Sont intronisés au pouvoir, une même matinée, le même jour, la même date, et aux mêmes heures quasiment, Monsieur Gérard Gourgue, Président, et Monsieur Jean Bertrand Aristide, Président. Le premier, au quartier de Pont Morin. Le second, au Palais national.

Avec le temps, il n’y a rien de mieux en effet, pour parler d’un peuple déchiré… Autant, ces déchirements allaient par la suite, s’amplifier durant toute une période, entre février 2001 justement, et février 2004, ou même plus…

Tout compte fait, Gérard Gourgue possède la réputation d’une personnalité farouche qui osa braver le régime fort du Président Jean Claude Duvalier à plusieurs reprises, et notamment, en 1978, il créa La Ligue haitienne des droits humains comme une sorte de réplique aux actions abusives du pouvoir politique qu’il avait à l’oeil.

C’est Maitre Gérard Gourgue, professeur de son état, qui révèle Emile Zola et cet immortel  » J’accuse  » de l’écrivain français du 19è siécle, à notre génération. L’oeuvre de Zola à elle seule, révélée en Haiti, en plein dans les années d’avant 86, est déjà aussi une élégante provocation.
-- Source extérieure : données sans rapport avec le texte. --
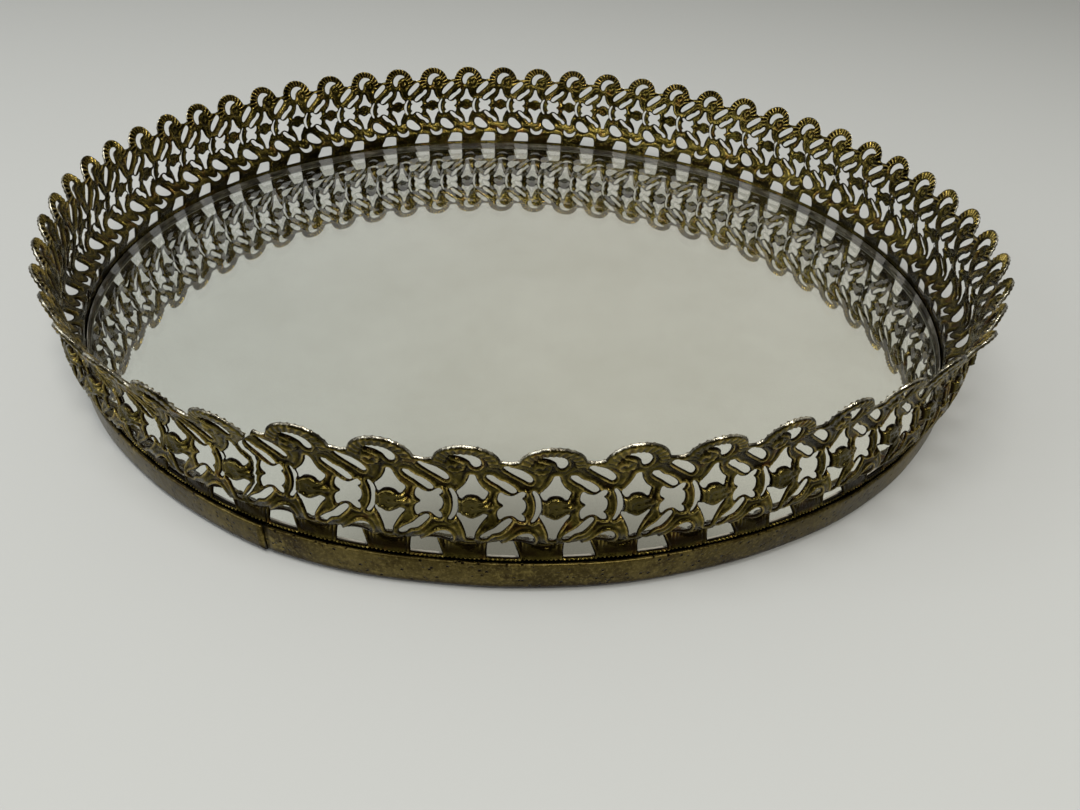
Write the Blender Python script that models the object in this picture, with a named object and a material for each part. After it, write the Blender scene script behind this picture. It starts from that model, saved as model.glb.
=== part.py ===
"""Dresser vanity tray: a round looking-glass plate in a tall pierced brass gallery.

Metres, +Z up. The origin is the centre of the foot, on the surface the tray stands on.
Five separate pieces: gallery, base band, looking-glass, backing board and base felt.
"""

import math

import bmesh
import bpy
from mathutils import Matrix, Vector
from mathutils.geometry import delaunay_2d_cdt

MM = 0.001

# --- driving dimensions, in millimetres -------------------------------------------------
OVERALL_DIAMETER = 254.0
UNITS = 54                       # repeats of the pierced pattern round the ring
BAND_OUTER_R = 125.0
BAND_TOP_Z = 7.6
BAND_FLOOR_Z = 0.9               # underside of the turned-in lower edge
BAND_WALL = 0.9
BAND_FLOOR_T = 0.6
BAND_FLANGE_R = 119.0            # inner edge of the turned-in lower edge
FELT_R = 118.4
FELT_T = 1.3
BOARD_R = 121.6
BOARD_Z = (1.8, 2.5)
GLASS_R = 122.1
GLASS_Z = (2.8, 7.5)
GLASS_ARRIS = 1.0                # ground edge round the top of the plate
STRIP_T = 1.0                    # stamped strip, measured along the radius
SEAM_GAP = 0.4                   # gap where the two ends of the strip meet
BAND_STEPS = 2 * UNITS
DISC_STEPS = 72

# Outside of the strip, foot to top: height and radius. The foot is a rail inside the band,
# then a hollow moulding with its throat at 11.9 mm, then the tall wall: a belly at 17 mm,
# a waist at 27 mm and a lip that flares out at the scrolls.
STRIP_PROFILE = (
    (6.4, 123.6), (7.7, 123.8), (9.7, 123.3), (11.9, 122.7), (12.8, 122.9), (14.6, 125.3),
    (16.0, 126.3), (18.0, 126.5), (22.6, 125.2), (27.0, 124.7), (31.0, 125.2),
    (37.3, OVERALL_DIAMETER / 2),
)
STRIP_TOP = STRIP_PROFILE[-1][0]
STRIP_FOOT = STRIP_PROFILE[0][0]
VALLEY_Z = 33.4                  # low points between the scrolls of the top edge
FIRST_REPEAT = math.radians(253.57)  # the repeat next to the seam, which is at the front left
FRONT_REPEAT = math.radians(273.57)
STRETCH = math.radians(1.04)         # the bent strip's repeats are a little wider on the right

# One repeat of the pattern. Across: fraction of a repeat, to the right as seen from outside.
# Up: height in millimetres. Each opening is (across, up) of its centre, then its corners.
OPENINGS = (
    ("scroll eye", 0.20, 32.9, ((-0.20, -0.9), (0.12, -2.3), (0.24, 0.6), (-0.04, 2.2))),
    ("upper slot", -0.22, 30.1, ((-0.18, 1.0), (0.08, -2.4), (0.18, -1.0), (-0.08, 2.4))),
    ("second slot", -0.43, 27.2, ((-0.18, 1.1), (0.07, -2.4), (0.18, -1.1), (-0.07, 2.4))),
    ("upper star", 0.22, 25.9, ((-0.17, -1.6), (0.17, -1.6), (0.0, 2.6))),
    ("wavy eye", -0.30, 22.6, ((-0.18, -2.3), (0.17, -2.5), (0.18, 2.3), (-0.17, 2.5))),
    ("lower star", 0.21, 18.1, ((-0.17, 1.7), (0.0, -2.6), (0.17, 1.7))),
    ("lower slot", -0.48, 17.7, ((-0.18, -1.4), (-0.06, -2.4), (0.18, 1.4), (0.06, 2.4))),
    ("half oval", -0.20, 14.9, ((-0.20, -1.2), (0.16, -1.2), (0.14, 1.1))),
    ("bowl", 0.15, 10.6, ((-0.20, 1.2), (0.0, -1.4), (0.20, 1.2))),
    ("window", -0.40, 9.7, ((-0.21, -1.6), (0.21, -1.6), (0.12, 1.8), (-0.17, 1.8))),
)
# The line that parts one repeat from the next, top to foot. It runs through metal only.
PARTING = (
    (-0.31, VALLEY_Z), (-0.46, 31.3), (-0.69, 28.9), (-0.51, 22.0), (-0.70, 16.3), (-0.60, 12.2),
    (-0.63, 9.7), (-0.655, STRIP_FOOT),
)
TOP_EDGE = ((-0.17, VALLEY_Z + 0.6), (0.05, STRIP_TOP), (0.31, STRIP_TOP), (0.53, VALLEY_Z + 0.6))

COLOURS = {
    "gallery": ((0.36, 0.29, 0.13, 1.0), 0.95, 0.42),
    "base_band": ((0.30, 0.26, 0.12, 1.0), 0.95, 0.48),
    "mirror_glass": ((0.86, 0.88, 0.87, 1.0), 1.0, 0.03),
    "backing_board": ((0.33, 0.27, 0.20, 1.0), 0.0, 0.9),
    "base_felt": ((0.05, 0.09, 0.06, 1.0), 0.0, 0.95),
}


def clear_scene():
    for ob in list(bpy.data.objects):
        bpy.data.objects.remove(ob, do_unlink=True)


def collection(name, hidden=False):
    group = bpy.data.collections.new(name)
    bpy.context.scene.collection.children.link(group)
    group.hide_render = hidden
    return group


def material(name):
    colour, metallic, roughness = COLOURS[name]
    mat = bpy.data.materials.new(name)
    mat.use_nodes = True
    shader = mat.node_tree.nodes["Principled BSDF"]
    shader.inputs["Base Color"].default_value = colour
    shader.inputs["Metallic"].default_value = metallic
    shader.inputs["Roughness"].default_value = roughness
    mat.diffuse_color = colour
    return mat


def add_object(name, bm, group):
    mesh = bpy.data.meshes.new(name)
    bm.to_mesh(mesh)
    bm.free()
    ob = bpy.data.objects.new(name, mesh)
    group.objects.link(ob)
    mesh.materials.append(material(name))
    return ob


def lathe(name, profile, steps, group):
    """A piece turned from a closed outline of (radius, height) in millimetres."""
    bm = bmesh.new()
    corners = [bm.verts.new((r * MM, 0.0, z * MM)) for r, z in profile]
    on_axis = profile[0][0] == 0.0
    edges = [bm.edges.new(pair) for pair in zip(corners, corners[1:])]
    if not on_axis:
        edges.append(bm.edges.new((corners[-1], corners[0])))
    bmesh.ops.spin(
        bm, geom=corners + edges, cent=(0, 0, 0), axis=(0, 0, 1),
        angle=2 * math.pi, steps=steps, use_merge=True, use_duplicate=False,
    )
    bmesh.ops.remove_doubles(bm, verts=bm.verts, dist=0.01 * MM)
    bmesh.ops.recalc_face_normals(bm, faces=bm.faces)
    turn = Matrix.Rotation(unit_angle(PARTING[-1][0]), 3, "Z")
    bmesh.ops.rotate(bm, verts=bm.verts, cent=(0, 0, 0), matrix=turn)
    return add_object(name, bm, group)


def unit_angle(across):
    """Angle round the ring of a place given in repeats, counted from the repeat at the seam."""
    even = FIRST_REPEAT + across * 2 * math.pi / UNITS
    return even + STRETCH * (1 - math.cos(even - FRONT_REPEAT))


def strip_radius(z):
    """Outside radius of the strip at a height, straight between the profile's points."""
    for (z0, r0), (z1, r1) in zip(STRIP_PROFILE, STRIP_PROFILE[1:]):
        if z <= z1:
            return r0 + (r1 - r0) * (z - z0) / (z1 - z0)
    return STRIP_PROFILE[-1][1]


def strip_point(across, z, depth):
    angle = unit_angle(across)
    r = strip_radius(z) - depth
    return Vector((r * math.cos(angle), r * math.sin(angle), z)) * MM


def repeat_cell():
    """Points and triangles of one repeat, flat: the outline, less its openings."""
    left = list(PARTING)
    right = [(across + 1.0, z) for across, z in PARTING]
    outline = left + right[::-1] + list(TOP_EDGE)[::-1]
    points = list(outline)
    loops = [list(range(len(outline)))]
    for _, across, up, corners in OPENINGS:
        start = len(points)
        points += [(across + du, up + dz) for du, dz in corners]
        loops.append(list(range(start, len(points))))
    pitch = math.pi * OVERALL_DIAMETER / UNITS
    flat = [Vector((across * pitch, up)) for across, up in points]
    edges = [(a, b) for loop in loops for a, b in zip(loop, loop[1:] + loop[:1])]
    verts, _, faces, *_ = delaunay_2d_cdt(flat, edges, [], 0, 1e-5)
    rings = [[flat[i] for i in loop] for loop in loops]
    kept = []
    for face in faces:
        middle = sum((verts[i] for i in face), Vector((0.0, 0.0))) / len(face)
        in_outline = inside(middle, rings[0])
        in_opening = any(inside(middle, ring) for ring in rings[1:])
        if in_outline and not in_opening:
            kept.append(face)
    return [(v.x / pitch, v.y) for v in verts], kept


def inside(point, ring):
    """True if a point lies inside a closed ring of corners."""
    odd = False
    for a, b in zip(ring, ring[1:] + ring[:1]):
        crosses = (a.y > point.y) != (b.y > point.y)
        if crosses and point.x < (b.x - a.x) * (point.y - a.y) / (b.y - a.y) + a.x:
            odd = not odd
    return odd


def build_gallery(group):
    """The pierced strip: one repeat set round the ring, given its thickness inwards."""
    points, faces = repeat_cell()
    seam_u = SEAM_GAP / 2 / (math.pi * OVERALL_DIAMETER / UNITS)
    parting = {(round(u, 4), round(z, 3)) for u, z in PARTING}
    bm = bmesh.new()
    shared = {}

    def vertex(unit, index):
        across, z = points[index]
        key = (round(across + unit, 3), round(z, 2))
        if key not in shared:
            shift = 0.0
            if unit == 0 and (round(across, 4), round(z, 3)) in parting:
                shift = seam_u
            if unit == UNITS - 1 and (round(across - 1, 4), round(z, 3)) in parting:
                shift = -seam_u
            shared[key] = bm.verts.new(strip_point(across + unit + shift, z, 0.0))
        return shared[key]

    for unit in range(UNITS):
        for face in faces:
            bm.faces.new([vertex(unit, i) for i in face])
    outside = list(bm.faces)
    grown = bmesh.ops.extrude_face_region(bm, geom=outside, use_keep_orig=True)
    for v in (item for item in grown["geom"] if isinstance(item, bmesh.types.BMVert)):
        flat = Vector((v.co.x, v.co.y, 0.0))
        v.co -= flat.normalized() * STRIP_T * MM
    bmesh.ops.recalc_face_normals(bm, faces=bm.faces)
    return add_object("gallery", bm, group)


def build_band(group):
    wall_in = BAND_OUTER_R - BAND_WALL
    floor_top = BAND_FLOOR_Z + BAND_FLOOR_T
    profile = (
        (BAND_FLANGE_R, BAND_FLOOR_Z), (BAND_OUTER_R - 0.9, BAND_FLOOR_Z),
        (BAND_OUTER_R - 0.1, BAND_FLOOR_Z + 0.9), (BAND_OUTER_R, 4.3),
        (BAND_OUTER_R - 0.1, BAND_TOP_Z - 0.3), (BAND_OUTER_R - 0.45, BAND_TOP_Z),
        (wall_in, BAND_TOP_Z - 0.2), (wall_in, floor_top), (BAND_FLANGE_R, floor_top),
    )
    return lathe("base_band", profile, BAND_STEPS, group)


def disc(name, radius, low, high, group, arris=0.0):
    profile = [(0.0, low), (radius, low), (radius, high - arris)]
    if arris:
        profile.append((radius - arris, high))
    else:
        profile[-1] = (radius, high)
    profile.append((0.0, high))
    return lathe(name, profile, DISC_STEPS, group)


def main():
    clear_scene()
    tray = collection("dresser_vanity_tray")
    build_gallery(tray)
    build_band(tray)
    disc("mirror_glass", GLASS_R, *GLASS_Z, tray, GLASS_ARRIS)
    disc("backing_board", BOARD_R, *BOARD_Z, tray)
    disc("base_felt", FELT_R, 0.0, FELT_T, tray)


main()
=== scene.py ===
"""Looks of the dresser vanity tray: tarnished pierced gallery, base band and looking-glass."""

import math

import bmesh
import bpy
import numpy as np
from mathutils import Matrix, Vector
from mathutils.geometry import delaunay_2d_cdt


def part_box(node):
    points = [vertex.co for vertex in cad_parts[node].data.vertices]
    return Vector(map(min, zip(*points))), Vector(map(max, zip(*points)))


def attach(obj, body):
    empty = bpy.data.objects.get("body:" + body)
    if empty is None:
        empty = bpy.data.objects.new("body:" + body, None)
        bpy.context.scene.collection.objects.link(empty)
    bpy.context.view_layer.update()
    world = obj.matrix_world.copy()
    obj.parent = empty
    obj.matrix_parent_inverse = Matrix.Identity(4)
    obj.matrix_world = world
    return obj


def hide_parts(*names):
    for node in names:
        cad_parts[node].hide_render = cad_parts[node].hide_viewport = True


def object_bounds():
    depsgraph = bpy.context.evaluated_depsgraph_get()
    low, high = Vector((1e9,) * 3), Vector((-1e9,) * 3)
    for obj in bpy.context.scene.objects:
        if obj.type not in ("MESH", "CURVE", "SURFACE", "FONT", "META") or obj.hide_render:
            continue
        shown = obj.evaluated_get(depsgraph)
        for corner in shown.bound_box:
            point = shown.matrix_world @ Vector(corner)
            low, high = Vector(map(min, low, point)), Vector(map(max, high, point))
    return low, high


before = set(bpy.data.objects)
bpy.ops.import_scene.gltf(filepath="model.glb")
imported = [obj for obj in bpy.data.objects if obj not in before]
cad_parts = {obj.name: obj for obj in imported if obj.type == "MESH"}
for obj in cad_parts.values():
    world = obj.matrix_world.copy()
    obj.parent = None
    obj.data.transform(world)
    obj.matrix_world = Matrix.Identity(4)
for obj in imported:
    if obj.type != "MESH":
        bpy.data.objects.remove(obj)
CAD_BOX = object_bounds()
MM = 0.001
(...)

En 1985, avec un bilan de près de 29 ans au pouvoir, l’arbre du régime des Duvalier, père et fils, bascule, on dirait, dans l’horreur. Et Maitre Gourgue, un peu, dans la logique, ou encore, dans la résonnance des propos du Pape Jean Paul II, en mars 1983, et avec la verve qu’on connaît au professeur Gourgue, avec son éloquence impitoyable, sa voix de stentor, inventa la formule suivante qui fait tilt et par là, fit définitivement son entrée dans l’histoire :

 » il faut que le sang arrête de couler…

il faut que le sang cesse…

Il faut fermer la vanne de sang …  »

Pour notre époque actuelle, notre époque d’aujourd’hui, époque libre et démocratique sans concession, cette phrase de Maitre Gourgue, prononcée en 1985, en fin de règne de Jean Claude Duvalier, a posteriori, peut paraitre bien banale. Mais, en ce temps-là, il était purement et simplement interdit de voir le sang et de le dénoncer. D’où la formule d’époque propre à notre poète Anthony Phelps :

 » il est venu le temps de se parler par signe ».

On ne parlait que par signe…

En résumé, on peut affirmer que Maitre Gourgue, pour rester égal à lui seul, peut-être, a frôlé la Présidence à trois (3) reprises, en 1986, en 1987 et en 2001, sans s’y accrocher, sans être accroché, sans y accéder, véritablement, ceci, jusqu’à sa mort survenue ce vendredi 4 décembre 2020. Doté d’un bel âge et d’une vie bien remplie, il aura été sans doute un monument pour son temps.

Le Ministère de la Culture et de la Communication présente ses sympathies à la famille Gourgue, à toute la classe politique et intellectuelle, à celles et à ceux que cette disparition afflige.